From the Japanese cypress to the ponderosa pine, wood has been used in construction for millennia. Though materials like steel and concrete have largely taken over large building construction, wood is making a comeback, increasingly being used in public and multi-story buildings for its environmental benefits.
Of course, wood has often been passed over in favor of other materials because it is easily damaged by sunlight and moisture when used outdoors. Wood coatings have been designed to protect wood surfaces for this reason, but coating damage often starts before it becomes visible. Once the deterioration can be seen with the naked eye, it is already too late.
To solve this problem, a team of researchers at Kyoto University is working to create a simple but effective method of diagnosing this nearly invisible deterioration before the damage becomes irreparable.
“If we can ‘see’ what the eye cannot, we can extend the life of wooden structures and improve sustainability in the building industry,” says corresponding author Yoshikuni Teramoto.
The team is endeavoring to bring data-driven tools into traditional wood maintenance by combining mid-infrared spectroscopy with machine learning. They’ve started by testing artificially weathered wood coatings along with coatings containing cellulose nanofiber, a plant-derived additive that can improve the durability of these coatings.
Their machine learning component uses a technique called partial least square, which they employed to build a model to predict the extent of deterioration. They also used a genetic algorithm to identify the most informative infrared signals, improving both accuracy and interpretability.
“We were surprised to find that very subtle chemical changes — far too small to detect visually — could be captured by infrared spectroscopy and predicted by the model,” says Teramoto.

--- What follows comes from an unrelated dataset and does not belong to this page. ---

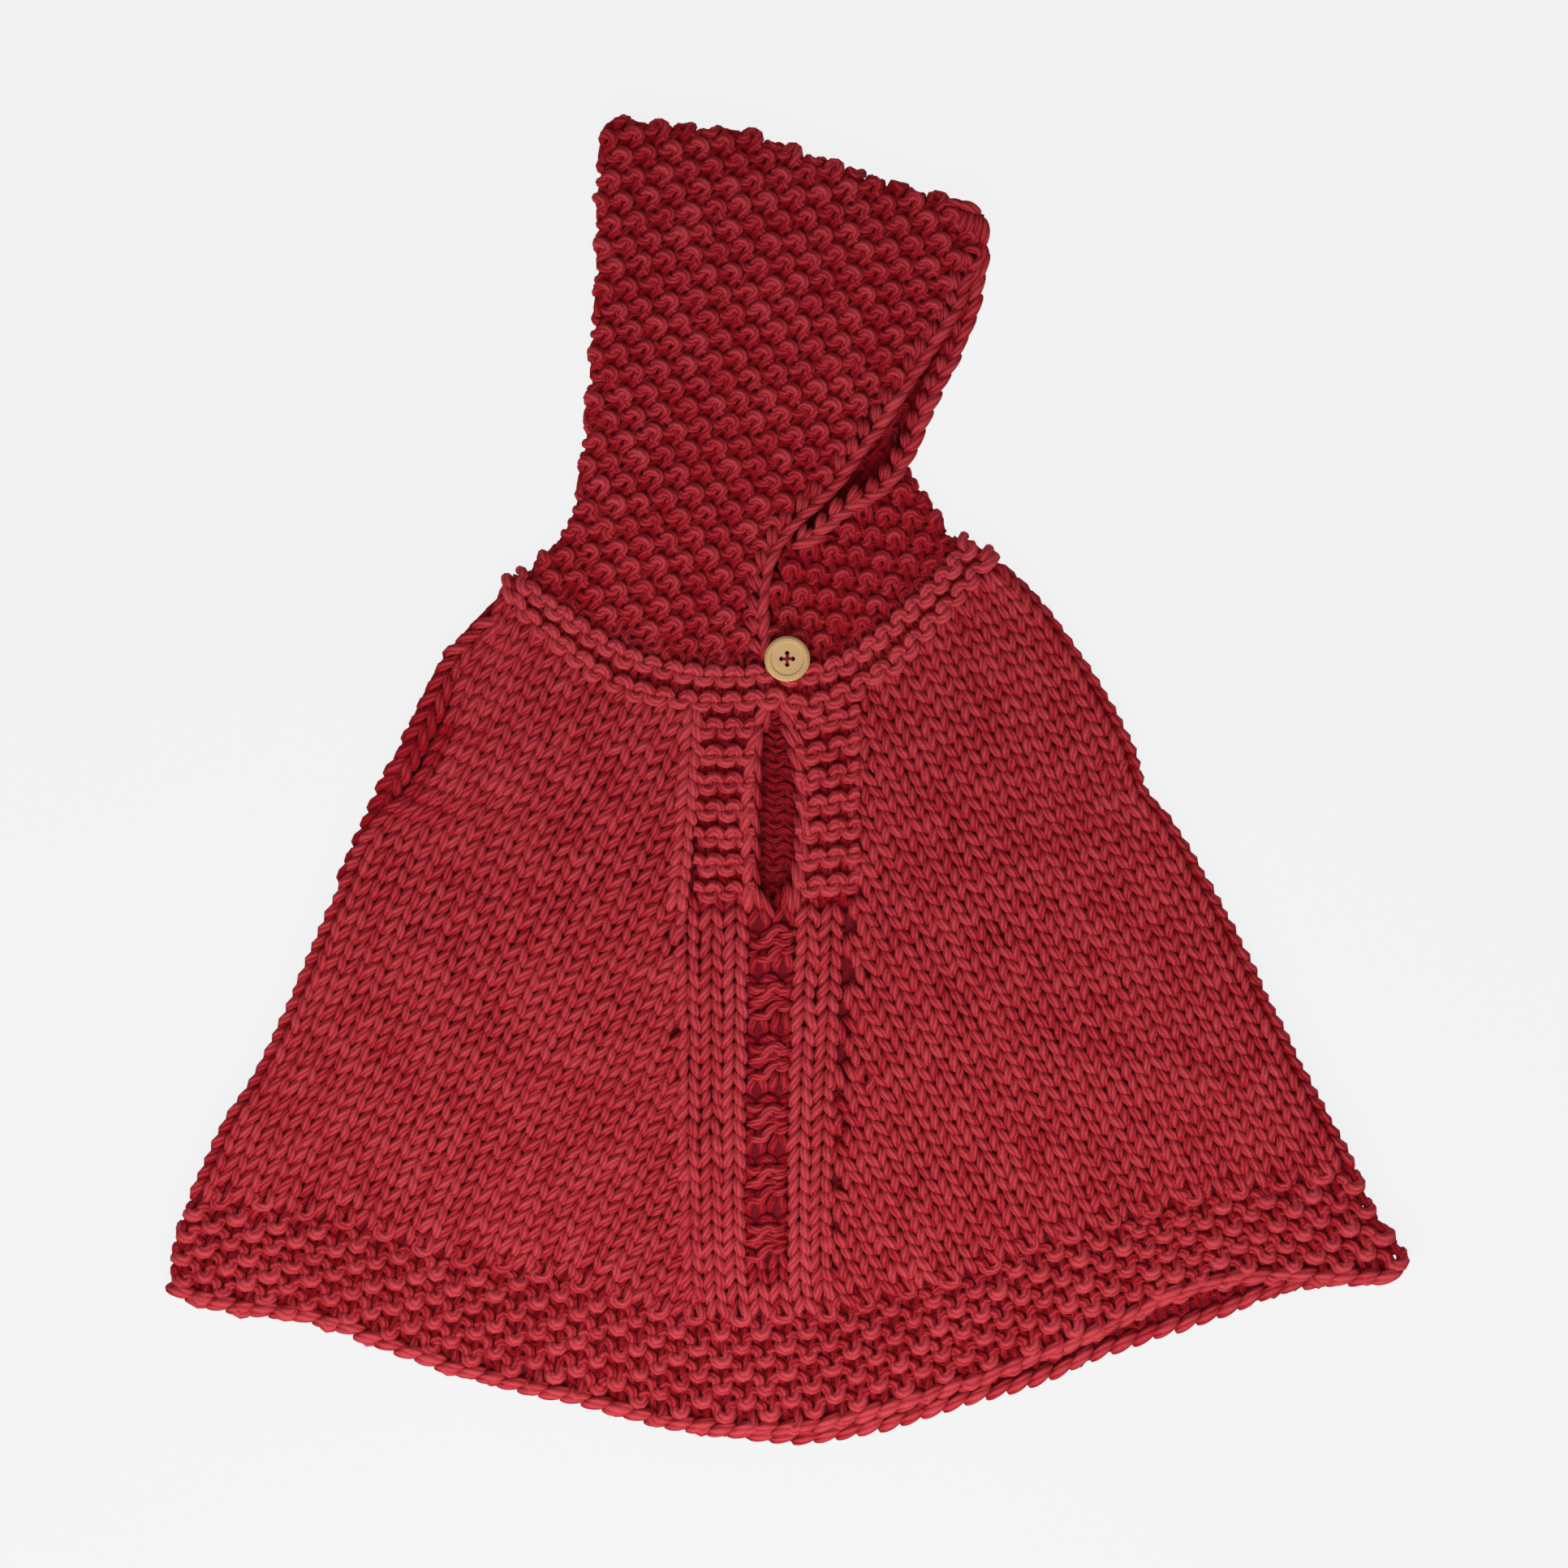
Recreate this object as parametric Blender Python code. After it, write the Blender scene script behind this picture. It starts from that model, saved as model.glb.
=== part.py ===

This approach allows the researchers to detect subtle chemical changes and estimate the level of deterioration with high accuracy. By making it possible to diagnose early coating deterioration quickly and without damaging the wood, their method could also reduce the need for costly visual inspections by detecting early warning signs of deterioration and preventing further decay.
With their study, the researchers have also demonstrated how chemistry and data-driven modeling techniques can work together to support smarter maintenance of sustainable buildings. “We hope this technology will help bridge the gap between traditional craftsmanship and modern data science,” continues Teramoto.
The research team is now conducting tests on real wooden buildings, with plans to improve their model for application in new paint and coating product development.
Beyond wood, the team’s method may also be applied to materials like concrete or metal to unlock new possibilities for diagnosing other kinds of early material failure, improving the sustainability of other applications and industries in the process.